Show that if $n \equiv 3\pmod{4}$, then n has a prime factor $p \equiv 3\pmod{4}$ 
Show that if $n\equiv 3\pmod{4}$, then $n$ has a prime factor $p\equiv 3\pmod{4}$

My approach:  
By definition any composite number can be represented as a product of primes, so let $n=p_1\cdots p_k$. $$p_1\cdots p_k \equiv 3\pmod{4}$$
If there is not such prime number then all primes are congruent to either 1 or 2 mod 4 which can't be possible hence there is no way to get $3\pmod{4}$ by multiplying something 1 or 2 $\pmod{4}$
I think this is very informal, so I am just wondering if there is a way to express my idea with a better mathematical argument
 A: Suppose that $n$ does not have a prime factor $p\equiv 3\bmod 4$. By assumption then all prime factors have to be odd, and congruent $1$ modulo $4$. However, then also the product is congruent $1$ modulo $4$, a contradiction. The computation is as follows (this is where you are too informal, perhaps). If $p=4n+1$ and $q=4m+1$, then
$$pq=4(4nm+n+m)+1\equiv 1 \bmod 4.$$ 
A: Hint $\ $ The set $\,S\,$ of integers $\,\equiv 1\pmod 4\,$ are closed under multiplication, therefore
$${\rm all}\ \ p_i \in S\ \Rightarrow\ p_1 p_2 \cdots p_k \in S$$
The complement (contrapositive) form of this multiplicative closure of $\,S\,$ is
$$p_1 p_2 \cdots p_k \not \in S\ \Rightarrow\ {\rm some}\ p_i\not\in S$$
Thus $\,p_i \not\in S,\ $ i.e. $\ p_i\not\equiv 1\pmod 4,\ $ so $\,p_i\equiv 3\pmod 4 \ $ by $\,p_i\,$ odd, $ $ by $\ p_i\mid n\,$ odd.
Remark $\ $ Such "complementary" views of algebraic closure properties are ubiquitous, so it is well worth learning to efficiently work with them.
A: If $n \equiv 3 \pmod{4}$ then $n$ contains an odd amount of prime factors of the form $p \equiv 3 \pmod{4}$.
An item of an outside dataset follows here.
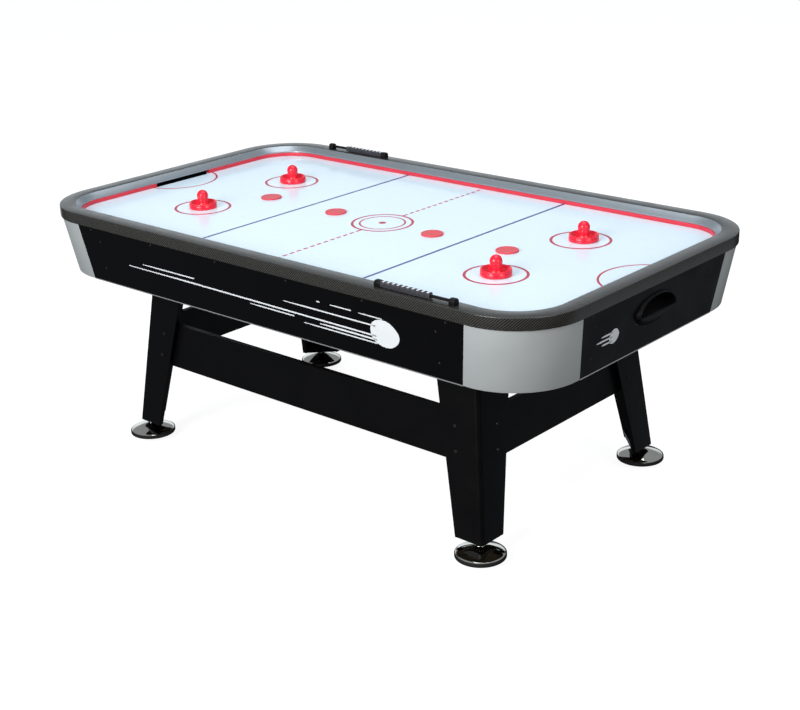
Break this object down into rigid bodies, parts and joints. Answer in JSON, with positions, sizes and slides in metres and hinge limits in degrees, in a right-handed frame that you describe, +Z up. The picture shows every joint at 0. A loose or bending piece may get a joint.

To see this consider three cases of the product of two primes:
If all primes are of the form $p=4k+1$ so is their product of that form:
$$p_1\cdot p_2=(4j+1)(4k+1)=4(4kj+j+k)+1$$
whereas the other two cases to consider are:
$$p_1\cdot p_2=(4j+1)(4k+3)=4(4kj+3j+4k)+3$$
$$p_1\cdot p_2=(4j+3)(4k+3)=4(4kj+3(j+k)+2)+1$$
Now induct on these results to show that if $n$ has an odd number of primes of the form $4k+3$ in its factorisation then $n\equiv 3\pmod{4}$; otherwise if $n\ $s prime factorisation consists of any number of $p=4k+1$ primes along with an even number of $q=4j+3$ primes we have $n\equiv 1\pmod{4}$.